The problem:
How do the records below read from their first line through the line containing "soft_edge = tree"? Write those lines out exactly.

Stored items:
..............................

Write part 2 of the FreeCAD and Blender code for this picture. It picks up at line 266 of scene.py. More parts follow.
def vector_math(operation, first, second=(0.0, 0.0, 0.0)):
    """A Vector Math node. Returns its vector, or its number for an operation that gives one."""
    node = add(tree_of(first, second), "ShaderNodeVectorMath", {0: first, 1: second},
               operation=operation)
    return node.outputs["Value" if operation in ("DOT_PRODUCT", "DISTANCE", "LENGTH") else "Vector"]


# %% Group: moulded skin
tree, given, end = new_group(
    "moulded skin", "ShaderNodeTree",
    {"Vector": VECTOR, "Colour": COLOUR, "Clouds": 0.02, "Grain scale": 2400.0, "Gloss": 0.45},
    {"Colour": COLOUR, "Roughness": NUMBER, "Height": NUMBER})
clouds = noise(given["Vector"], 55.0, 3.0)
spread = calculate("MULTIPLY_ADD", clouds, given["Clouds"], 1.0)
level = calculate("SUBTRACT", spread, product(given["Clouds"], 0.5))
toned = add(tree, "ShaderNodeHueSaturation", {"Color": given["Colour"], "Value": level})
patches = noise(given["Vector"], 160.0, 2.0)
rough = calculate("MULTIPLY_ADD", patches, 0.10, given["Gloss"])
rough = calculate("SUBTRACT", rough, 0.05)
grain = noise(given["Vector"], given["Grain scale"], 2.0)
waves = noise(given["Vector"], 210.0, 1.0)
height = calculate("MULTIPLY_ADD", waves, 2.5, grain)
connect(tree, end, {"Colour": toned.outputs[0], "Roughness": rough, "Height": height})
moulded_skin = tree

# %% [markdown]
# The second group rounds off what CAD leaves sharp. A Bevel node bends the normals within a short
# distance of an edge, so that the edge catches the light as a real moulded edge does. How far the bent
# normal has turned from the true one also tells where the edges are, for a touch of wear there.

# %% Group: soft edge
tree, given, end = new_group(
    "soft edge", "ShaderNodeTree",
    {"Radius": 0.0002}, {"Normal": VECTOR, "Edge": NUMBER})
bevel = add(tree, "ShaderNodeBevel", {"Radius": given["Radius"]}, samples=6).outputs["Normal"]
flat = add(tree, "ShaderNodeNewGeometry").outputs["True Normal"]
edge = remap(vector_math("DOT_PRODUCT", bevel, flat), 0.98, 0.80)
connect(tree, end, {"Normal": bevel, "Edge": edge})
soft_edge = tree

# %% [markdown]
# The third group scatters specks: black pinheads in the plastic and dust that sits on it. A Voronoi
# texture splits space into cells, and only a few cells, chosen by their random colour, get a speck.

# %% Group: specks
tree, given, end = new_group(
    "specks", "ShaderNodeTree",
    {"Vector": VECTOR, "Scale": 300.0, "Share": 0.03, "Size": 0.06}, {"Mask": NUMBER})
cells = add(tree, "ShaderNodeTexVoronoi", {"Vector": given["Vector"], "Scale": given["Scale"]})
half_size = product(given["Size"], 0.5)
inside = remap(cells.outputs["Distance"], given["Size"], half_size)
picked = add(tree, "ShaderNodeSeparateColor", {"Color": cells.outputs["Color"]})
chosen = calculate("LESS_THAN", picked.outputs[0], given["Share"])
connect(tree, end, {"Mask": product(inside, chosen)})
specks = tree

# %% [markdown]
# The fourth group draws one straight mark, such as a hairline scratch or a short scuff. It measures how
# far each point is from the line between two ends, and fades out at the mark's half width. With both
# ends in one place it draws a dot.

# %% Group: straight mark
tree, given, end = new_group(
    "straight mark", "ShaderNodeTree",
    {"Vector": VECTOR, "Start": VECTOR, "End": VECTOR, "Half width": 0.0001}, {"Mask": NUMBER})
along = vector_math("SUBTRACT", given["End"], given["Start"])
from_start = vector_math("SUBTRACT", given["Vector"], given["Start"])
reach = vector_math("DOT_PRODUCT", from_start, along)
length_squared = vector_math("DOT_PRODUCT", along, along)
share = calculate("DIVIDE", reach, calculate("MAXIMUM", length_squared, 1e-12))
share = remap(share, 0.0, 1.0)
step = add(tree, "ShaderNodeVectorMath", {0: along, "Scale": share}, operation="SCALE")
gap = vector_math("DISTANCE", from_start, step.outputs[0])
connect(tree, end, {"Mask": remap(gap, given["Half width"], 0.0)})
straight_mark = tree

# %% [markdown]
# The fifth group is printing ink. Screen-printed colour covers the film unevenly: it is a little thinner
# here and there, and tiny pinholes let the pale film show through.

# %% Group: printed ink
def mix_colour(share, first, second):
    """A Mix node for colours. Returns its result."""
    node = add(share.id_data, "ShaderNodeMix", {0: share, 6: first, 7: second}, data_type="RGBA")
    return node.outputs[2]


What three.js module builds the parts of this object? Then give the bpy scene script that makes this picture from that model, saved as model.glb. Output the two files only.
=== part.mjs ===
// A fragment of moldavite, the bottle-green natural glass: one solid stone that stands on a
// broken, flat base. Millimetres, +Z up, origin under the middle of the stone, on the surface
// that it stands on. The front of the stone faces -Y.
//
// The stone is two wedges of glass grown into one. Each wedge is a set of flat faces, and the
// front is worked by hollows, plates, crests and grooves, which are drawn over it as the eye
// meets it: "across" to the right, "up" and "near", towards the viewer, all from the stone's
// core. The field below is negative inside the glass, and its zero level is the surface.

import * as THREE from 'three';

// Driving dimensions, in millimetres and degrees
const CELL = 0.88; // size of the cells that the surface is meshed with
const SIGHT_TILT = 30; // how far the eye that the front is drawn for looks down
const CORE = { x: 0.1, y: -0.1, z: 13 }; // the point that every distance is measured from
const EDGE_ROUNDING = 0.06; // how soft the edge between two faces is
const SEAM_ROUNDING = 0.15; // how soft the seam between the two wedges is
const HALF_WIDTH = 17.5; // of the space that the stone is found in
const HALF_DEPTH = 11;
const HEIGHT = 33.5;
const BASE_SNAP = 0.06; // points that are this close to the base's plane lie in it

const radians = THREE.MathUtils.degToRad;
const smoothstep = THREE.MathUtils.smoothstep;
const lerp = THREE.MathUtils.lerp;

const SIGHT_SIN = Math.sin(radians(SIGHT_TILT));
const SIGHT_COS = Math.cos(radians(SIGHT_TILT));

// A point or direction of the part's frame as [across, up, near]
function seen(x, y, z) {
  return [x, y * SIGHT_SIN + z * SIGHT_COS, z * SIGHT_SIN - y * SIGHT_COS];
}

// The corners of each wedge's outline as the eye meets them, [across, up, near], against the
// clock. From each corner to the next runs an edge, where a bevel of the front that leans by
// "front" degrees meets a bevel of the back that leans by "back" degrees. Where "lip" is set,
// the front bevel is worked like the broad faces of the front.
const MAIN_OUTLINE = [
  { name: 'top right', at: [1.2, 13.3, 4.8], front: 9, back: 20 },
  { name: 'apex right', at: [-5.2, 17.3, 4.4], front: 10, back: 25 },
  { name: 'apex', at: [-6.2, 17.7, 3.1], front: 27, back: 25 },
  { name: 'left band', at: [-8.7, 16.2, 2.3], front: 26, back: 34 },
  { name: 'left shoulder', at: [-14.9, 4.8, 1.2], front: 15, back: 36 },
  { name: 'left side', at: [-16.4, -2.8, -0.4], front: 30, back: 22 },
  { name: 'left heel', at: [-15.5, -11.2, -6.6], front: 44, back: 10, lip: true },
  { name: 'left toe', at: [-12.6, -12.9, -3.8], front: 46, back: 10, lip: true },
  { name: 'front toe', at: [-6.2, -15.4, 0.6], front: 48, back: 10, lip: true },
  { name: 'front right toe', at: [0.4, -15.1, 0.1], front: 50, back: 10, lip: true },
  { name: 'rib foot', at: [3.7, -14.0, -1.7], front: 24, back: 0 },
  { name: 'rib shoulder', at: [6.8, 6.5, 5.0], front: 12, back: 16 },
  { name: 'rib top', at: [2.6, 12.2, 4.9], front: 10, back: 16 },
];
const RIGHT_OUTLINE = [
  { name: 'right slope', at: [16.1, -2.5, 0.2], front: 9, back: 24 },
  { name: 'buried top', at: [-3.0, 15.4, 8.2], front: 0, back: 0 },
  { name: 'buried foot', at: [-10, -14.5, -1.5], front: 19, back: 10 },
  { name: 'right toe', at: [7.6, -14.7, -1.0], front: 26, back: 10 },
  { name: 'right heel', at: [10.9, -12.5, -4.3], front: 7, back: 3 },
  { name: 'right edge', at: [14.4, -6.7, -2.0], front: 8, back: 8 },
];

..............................

Solution to this task:
Write part 2 of the FreeCAD and Blender code for this picture. It picks up at line 266 of scene.py. More parts follow.
def vector_math(operation, first, second=(0.0, 0.0, 0.0)):
    """A Vector Math node. Returns its vector, or its number for an operation that gives one."""
    node = add(tree_of(first, second), "ShaderNodeVectorMath", {0: first, 1: second},
               operation=operation)
    return node.outputs["Value" if operation in ("DOT_PRODUCT", "DISTANCE", "LENGTH") else "Vector"]


# %% Group: moulded skin
tree, given, end = new_group(
    "moulded skin", "ShaderNodeTree",
    {"Vector": VECTOR, "Colour": COLOUR, "Clouds": 0.02, "Grain scale": 2400.0, "Gloss": 0.45},
    {"Colour": COLOUR, "Roughness": NUMBER, "Height": NUMBER})
clouds = noise(given["Vector"], 55.0, 3.0)
spread = calculate("MULTIPLY_ADD", clouds, given["Clouds"], 1.0)
level = calculate("SUBTRACT", spread, product(given["Clouds"], 0.5))
toned = add(tree, "ShaderNodeHueSaturation", {"Color": given["Colour"], "Value": level})
patches = noise(given["Vector"], 160.0, 2.0)
rough = calculate("MULTIPLY_ADD", patches, 0.10, given["Gloss"])
rough = calculate("SUBTRACT", rough, 0.05)
grain = noise(given["Vector"], given["Grain scale"], 2.0)
waves = noise(given["Vector"], 210.0, 1.0)
height = calculate("MULTIPLY_ADD", waves, 2.5, grain)
connect(tree, end, {"Colour": toned.outputs[0], "Roughness": rough, "Height": height})
moulded_skin = tree

# %% [markdown]
# The second group rounds off what CAD leaves sharp. A Bevel node bends the normals within a short
# distance of an edge, so that the edge catches the light as a real moulded edge does. How far the bent
# normal has turned from the true one also tells where the edges are, for a touch of wear there.

# %% Group: soft edge
tree, given, end = new_group(
    "soft edge", "ShaderNodeTree",
    {"Radius": 0.0002}, {"Normal": VECTOR, "Edge": NUMBER})
bevel = add(tree, "ShaderNodeBevel", {"Radius": given["Radius"]}, samples=6).outputs["Normal"]
flat = add(tree, "ShaderNodeNewGeometry").outputs["True Normal"]
edge = remap(vector_math("DOT_PRODUCT", bevel, flat), 0.98, 0.80)
connect(tree, end, {"Normal": bevel, "Edge": edge})
soft_edge = tree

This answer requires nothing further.